There is a time and a place for certain conversations.

And taking a conversation about someone’s work and turning it into a conversation about them as a sexual being is absolutely not okay.

The person whom I had this conversation with can still see my site. He could, theoretically, be reading this now. Maybe you’re wondering why I blocked you. Maybe you’re genuinely wondering why our conversation ended so abruptly because you thought we were getting along.  Maybe you’re thinking I’m a stuck up bitch.

The fact is, if you approach someone about their work, keep things about their work. My work, and comments on my work, are not an opening to comment on me on a personal level. All I should be to you are words on a screen – stories, and essays. I am not a dream girl. I am not “really cute”. I’m a writer. I gave you access to me as a reader to a writer, not as a man to a woman.

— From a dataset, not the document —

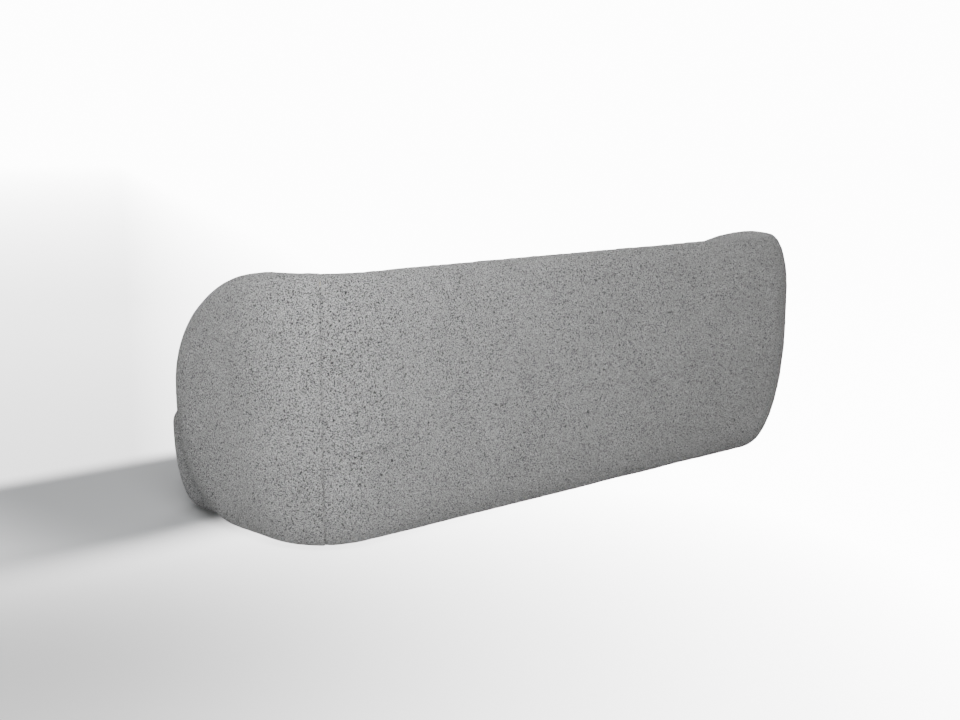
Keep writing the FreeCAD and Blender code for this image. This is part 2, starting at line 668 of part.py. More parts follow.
# ---------------------------------------------------------------------------------------------------------
# Base padding and covers
# ---------------------------------------------------------------------------------------------------------
DECK_LENGTH = f"(2 * {SEAT_SIDE})"
DECK_DEPTH = f"({SEAT_BACK} - {RAIL_FRONT})"
felt = centred_box("felt_blank", DECK_LENGTH, DECK_DEPTH, "felt", RAIL_FRONT, FELT_UNDER)
node(common("felt_pad", felt, seat_room), "spring_felt")
deck = centred_box("deck_blank", DECK_LENGTH, DECK_DEPTH, "deck_foam", RAIL_FRONT, f"{FELT_UNDER} + felt")
node(common("deck_pad", deck, seat_room), "deck_foam")
DECK_SEAM = f"(base_corner - {HALF_DEPTH})"
deck_cloth = centred_box("deck_cloth_blank", DECK_LENGTH, f"{SEAT_BACK} - {DECK_SEAM}", "cover", DECK_SEAM,
                         "base_height - cover")
node(common("deck_cloth_cut", deck_cloth, seat_room), "deck_cloth")

base_outside = base_solid(0)
base_padding = base_solid(size.cover)
deck_edge = seat_side + size.skin_step
deck_tool = Part.makeBox(2 * deck_edge, everywhere, everywhere,
                         Vector(-deck_edge, size.base_corner - back_y, 0))
cover_shape = base_outside.cut(base_padding).cut(arm_recess).cut(deck_tool)
node(feature("base_cover_shape", cover_shape), "base_cover")
padding_tool = Part.makeBox(2 * deck_edge, everywhere, size.base_height, Vector(-deck_edge, rail_front, 0))
base_foam = feature("base_foam_blank", base_padding.cut(arm_recess).cut(padding_tool))
rail_tool = centred_box("rail_tool", FRONT_RAIL, "rail", RAIL_HEIGHT, RAIL_FRONT, "floor_gap")
node(cut("base_foam", base_foam, rail_tool, group("ear_tool", ear_blocks)), "border_foam")

dust = padded_body("dust_sheet", f"2 * ({BASE_END} - base_tuck - dust_margin)",
                   f"overall_depth - base_tuck - {FRAME_IN} + sole - 2 * dust_margin", "dust_cloth",
                   f"base_tuck + dust_margin - {HALF_DEPTH}", "floor_gap - dust_cloth", "dust_corner")
arm_notches = [box(f"arm_notch_{side_name}", CORNER, "overall_depth", "base_height",
                   outwards(side, SEAT_SIDE, CORNER), f"{NOSE_Y} + arm_foot_run - base_gap", 0)
               for side_name, side in SIDES]
node(cut("dust_sheet_bored", dust, screw_bore_group, *arm_notches), "dust_cover")

# ---------------------------------------------------------------------------------------------------------
# Shell frame: rails and formers behind the back, a D-shaped panel and formers in each arm, corner plates
# ---------------------------------------------------------------------------------------------------------
RAIL_Y = f"({HALF_DEPTH} - {FRAME_IN})"
SHELL_FOOT = "(floor_gap + cover + 2 * skin_step)"
bottom_rail = centred_box("bottom_rail_blank", f"2 * {CORNER_X}", "rail", "shell_rail", RAIL_Y, SHELL_FOOT)
node(cut("bottom_rail", bottom_rail, bolt_bore_group, nut_bore_group), "back_bottom_rail")
top_rail_z = "(overall_height - crest_in_drop - shell_rail)"
node(centred_box("top_rail", f"2 * {CORNER_X}", "rail", "shell_rail", RAIL_Y, top_rail_z), "back_top_rail")

formers = []
for i in range(int(size.former_count)):
    blank = box(f"former_blank_{i}", "ply", f"{FRAME_IN} - rail - {FRAME_OUT}", "overall_height",
                f"(2 * {i} / (former_count - 1) - 1) * ({CORNER_X} - ply / 2) - ply / 2",
                f"{RAIL_Y} + rail", 0)
    formers.append(common(f"former_{i}", blank, frame_hollow["back"]))
node(group("formers", formers), "back_formers")

for side_name, side in SIDES:
    hollow_arm = frame_hollow[side_name]
    near = f"({HALF_LENGTH} - {FRAME_IN})"
    blank = box(f"arm_blank_{side_name}", "ply", f"{CORNER_Y} - {NOSE_Y}", "overall_height",
                outwards(side, near, "ply"), NOSE_Y, 0)
    panel = common(f"arm_panel_d_{side_name}", blank, hollow_arm)
    node(cut(f"arm_panel_{side_name}", panel, bolt_bore_group, nut_bore_group), f"arm_panel_{side_name}")
    arm_formers = []
    width = f"({FRAME_IN} - ply - {FRAME_OUT})"
    for place_name, y in (("rear", f"{CORNER_Y} - ply"), ("front", f"{NOSE_Y} + nose_round")):
        blank = box(f"arm_former_blank_{side_name}_{place_name}", width, "ply", "overall_height",
                    outwards(side, f"{near} + ply", width), y, 0)
        arm_formers.append(common(f"arm_former_{side_name}_{place_name}", blank, hollow_arm))
    node(group(f"arm_formers_{side_name}_group", arm_formers), f"arm_formers_{side_name}")

hollow_all = feature("hollow_all", hollow["back"].fuse([hollow["left"], hollow["right"]]).removeSplitter())
PLATE_LEVELS = (("low", "(floor_gap + block_height)"), ("high", f"({top_rail_z} + shell_rail - ply)"))
for side_name, side in SIDES:
    plates = []
    for level, z in PLATE_LEVELS:
        blank = box(f"plate_blank_{side_name}_{level}", CORNER, CORNER, "ply",
                    outwards(side, CORNER_X, CORNER), CORNER_Y, z)
        plates.append(common(f"plate_{side_name}_{level}", blank, hollow_all))
    node(group(f"plates_{side_name}", plates), f"corner_plates_{side_name}")
    (_, low_z), (_, high_z) = PLATE_LEVELS
    # The post stands between the plates, its width along the radius through the middle of the corner
    post = doc.addObject("Part::Box", f"post_blank_{side_name}")
    bind(post, "Length", f"{FRAME_IN} - {FRAME_OUT}")
    bind(post, "Width", "ply")
    bind(post, "Height", f"{high_z} - {low_z} - ply")
    post.Placement.Rotation = Rotation(Vector(0, 0, 1), 45 if side > 0 else 135)
    radial = f"(({CORNER} - {FRAME_IN}) * sqrt(0.5))"
    half_ply = "(ply / 2 * sqrt(0.5))"
    place(post, f"{side} * ({CORNER_X} + {radial}) + {half_ply}",
          f"{CORNER_Y} + {radial} + ({-side}) * {half_ply}", f"{low_z} + ply")
    node(common(f"post_{side_name}", post, hollow_all), f"corner_post_{side_name}")

WEB_STEP = f"((2 * {CORNER_X} - web_width) / (web_count - 1))"
WEB_LOW = "(floor_gap + block_height)"
webs = []
for i in range(int(size.web_count)):
    webs.append(box(f"web_{i}", "web_width", "web_thickness", f"overall_height - crest_in_drop - {WEB_LOW}",
                    f"{i} * {WEB_STEP} - {CORNER_X}", f"{RAIL_Y} - web_thickness", WEB_LOW))
node(group("webs", webs), "back_webbing")

# ---------------------------------------------------------------------------------------------------------
# Shell padding and covers, in three stretches that meet at the middles of the rear corners
# ---------------------------------------------------------------------------------------------------------
def for_both_arms(make):
    """A shape for each stretch of the shell; the left arm's is the right arm's mirror image."""
    made = {part: make(part) for part in ("back", "right")}
    made["left"] = mirrored(made["right"])
    return made


boards = for_both_arms(lambda part: stuffed[part].cut(inner_side).cut(hollow[part]))
outer_foams = for_both_arms(lambda part: padding[part].cut(stuffed[part]).cut(frame_inside))
inner_foams = for_both_arms(lambda part: padding[part].cut(stuffed[part]).common(web_inside))
outer_covers = for_both_arms(lambda part: envelope[part].cut(padding[part]).cut(inner_side))
inner_covers = for_both_arms(lambda part: envelope[part].cut(padding[part]).common(inner_side))
block_tools = {"back": group("back_block_tool", back_blanks), "left": side_blanks[0], "right": side_blanks[1]}
node(group("boards", [feature(f"board_{part}", boards[part]) for part in boards]), "outer_boards")
for part, tool in block_tools.items():
    node(feature(f"outer_foam_{part}", outer_foams[part]), f"outer_foam_{part}")
    node(feature(f"outer_cover_{part}", outer_covers[part]), f"outer_cover_{part}")
    foam_blank = feature(f"inner_foam_blank_{part}", inner_foams[part])
    node(cut(f"inner_foam_{part}", foam_blank, tool), f"inner_foam_{part}")
    cover_blank = feature(f"inner_cover_blank_{part}", inner_covers[part])
    node(cut(f"inner_cover_{part}", cover_blank, tool), f"inner_cover_{part}")


# ---------------------------------------------------------------------------------------------------------
# Loose bench cushion
# ---------------------------------------------------------------------------------------------------------
def cushion_block(name, inset):
    """The cushion's outline set in by inset on every side."""
    body = padded_body(name, f"2 * ({HALF_LENGTH} - low_thickness - cushion_gap - ({inset}))",
                       f"overall_depth - low_thickness - cushion_gap - 2 * ({inset})",
                       f"cushion_thickness - 2 * ({inset})", f"{inset} - {HALF_DEPTH}", f"{SEAT_Z} + {inset}",
                       f"cushion_corner - ({inset})")
    return round_edges(body, f"cushion_edge - ({inset})")


cushion_outside = cushion_block("cushion_outside", "0")
cushion_inside = cushion_block("cushion_inside", "cover")
core = cushion_block("core", "cover + wadding")
node(core, "cushion_core")
node(cut("cushion_wrap", cushion_inside, core), "cushion_wadding")
CUSHION_TOP = f"({SEAT_Z} + cushion_thickness)"
skin = cut("cushion_skin", cushion_outside, cushion_inside)
ROOM = "(2 * overall_depth)"
top_zone = centred_box("top_zone", "overall_length", ROOM, "overall_height", f"-{HALF_DEPTH} * 2",
                       f"{CUSHION_TOP} - cushion_seam")
low_zone = centred_box("low_zone", "overall_length", ROOM, "overall_height", f"-{HALF_DEPTH} * 2",
                       f"{SEAT_Z} + cushion_seam - overall_height")
node(common("top_panel", skin, top_zone), "cushion_top_panel")
node(common("bottom_panel", skin, low_zone), "cushion_bottom_panel")
CUSHION_BACK = f"({HALF_DEPTH} - low_thickness - cushion_gap)"
ZIP_Z = f"({SEAT_Z} + cushion_thickness / 2 - zip_width / 2)"
zip_chain = centred_box("zip_chain", "zip_length", "cover", "zip_width", f"{CUSHION_BACK} - cover", ZIP_Z)
node(cut("border", skin, top_zone, low_zone, zip_chain), "cushion_border")
node(zip_chain, "zip_chain")
SLIDER_X = "(zip_length / 2 - slider_length)"
slider_body = box("slider_body", "slider_length", "slider_thickness", "slider_height", SLIDER_X,
                  f"{CUSHION_BACK} + slider_gap", f"{ZIP_Z} + zip_width / 2 - slider_height / 2")
pull = box("slider_pull", "pull_length", "pull_thickness", "pull_width",
           f"{SLIDER_X} + slider_length / 2 - pull_length", f"{CUSHION_BACK} + slider_gap + slider_thickness",
           f"{ZIP_Z} + zip_width / 2 - pull_width / 2")
node(fuse("slider", [slider_body, pull]), "zip_slider")

# ---------------------------------------------------------------------------------------------------------
# Checks and export
# ---------------------------------------------------------------------------------------------------------
doc.recompute()
for thing in doc.Objects:
    if {"Invalid", "Error"} & set(thing.State):
        raise RuntimeError(f"{thing.Name} failed: {thing.State}")
for thing in nodes:
    if thing.Shape.isNull() or not thing.Shape.isValid() or not thing.Shape.Solids:
        raise RuntimeError(f"{thing.Label} has no valid solid")
os.makedirs("parts", exist_ok=True)
for thing in nodes:
    thing.Shape.exportStep(f"parts/{thing.Label}.step")
    print(f"{thing.Label:24s} {len(thing.Shape.Solids):3d} solids {thing.Shape.Volume / 1e6:10.4f} litres")
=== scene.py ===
"""Looks of the upholstered daybed: bouclé covers, the loose cushion, the zip, and every CAD piece's material.

Metres, in the CAD model's frame: +Z up, +X along the length, the front faces -Y.  Left and right are as seen
from the front.  The sizes below repeat the CAD model's own, and everything else is worked out from them.
"""
import json
import math

import bpy
import numpy as np
from mathutils import Matrix, Vector


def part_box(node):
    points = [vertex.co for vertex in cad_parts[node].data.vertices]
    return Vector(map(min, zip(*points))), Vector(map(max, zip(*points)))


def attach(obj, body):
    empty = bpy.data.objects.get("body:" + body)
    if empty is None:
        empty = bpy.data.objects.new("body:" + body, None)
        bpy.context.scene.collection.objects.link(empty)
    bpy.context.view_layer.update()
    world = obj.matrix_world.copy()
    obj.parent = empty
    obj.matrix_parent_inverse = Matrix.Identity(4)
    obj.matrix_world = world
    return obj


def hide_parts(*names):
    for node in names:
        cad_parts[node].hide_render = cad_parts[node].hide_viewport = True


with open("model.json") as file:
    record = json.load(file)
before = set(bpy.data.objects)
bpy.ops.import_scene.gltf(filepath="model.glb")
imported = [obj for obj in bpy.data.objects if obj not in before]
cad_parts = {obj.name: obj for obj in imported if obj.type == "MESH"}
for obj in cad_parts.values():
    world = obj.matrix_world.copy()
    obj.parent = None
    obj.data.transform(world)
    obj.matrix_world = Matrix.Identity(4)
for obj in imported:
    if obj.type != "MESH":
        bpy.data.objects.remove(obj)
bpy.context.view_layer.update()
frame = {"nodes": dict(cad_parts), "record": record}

# ---------------------------------------------------------------------------------------------------------
# Sizes shared with the CAD model
# ---------------------------------------------------------------------------------------------------------
LENGTH = 2.165
DEPTH = 0.860
HEIGHT = 0.730
FLOOR_GAP = 0.015
INNER_CORNER = 0.038
TOP_THICKNESS = 0.205
LOW_THICKNESS = 0.245
TUCK_IN = 0.120
TUCK_RISE = 0.445
CREST_OUT_RUN = 0.060
CREST_OUT_DROP = 0.195
CREST_FLAT = 0.020
CREST_IN_DROP = 0.110
CREST_SEAM = 0.105
NOSE_HEIGHT = 0.310
NOSE_SETBACK = 0.188
NOSE_ROUND = 0.165
ARM_TOP_RUN = 0.458
ARM_FOOT_RUN = 0.213
BASE_HEIGHT = 0.300
BASE_INSET = 0.080
BASE_TUCK = 0.064
BASE_BAND = 0.005
BASE_CORNER = 0.180
BASE_EDGE = 0.045
BASE_GAP = 0.005
COVER = 0.003
CUSHION_THICKNESS = 0.140
CUSHION_GAP = 0.008
CUSHION_REST = 0.0005
CUSHION_CORNER = 0.060
CUSHION_EDGE = 0.035
CUSHION_SEAM = 0.020
ZIP_WIDTH = 0.006

HALF = LENGTH / 2
BACK = DEPTH / 2
CORNER_RADIUS = INNER_CORNER + LOW_THICKNESS
CORNER = np.array([HALF - CORNER_RADIUS, BACK - CORNER_RADIUS])
NOSE = NOSE_SETBACK - BACK
SEAT_SIDE = HALF - LOW_THICKNESS - BASE_GAP
ARM_MIDDLE = TOP_THICKNESS / 2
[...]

Learn to respect those boundaries. Learn to see those boundaries.

Update

I have sat on this post since January 22nd, wary to speak harshly and out of anger. But coming back and rereading what I wrote in the heat of the moment, I still absolutely resonate with my words.

I understand that if I want to “make it” as a writer, I will likely be subjected to this behavior many a time over, and possibly worse. This was fairly innocent, and just extremely frustrating as someone who just wanted to talk about my writing with a fan/another writer. I didn’t want to talk about my worth as a partner, as a “dream girl.” Because I refute the idea of a “Dream Girl” just as much as I am repulsed by the idea of a “man of my dreams”.

So, moving forward, unless it is someone directly connecting from a conversation from a writing group I will now direct all private messages to my author’s accounts. This will help set a boundary that I am making myself available as a professional and not on a personal level.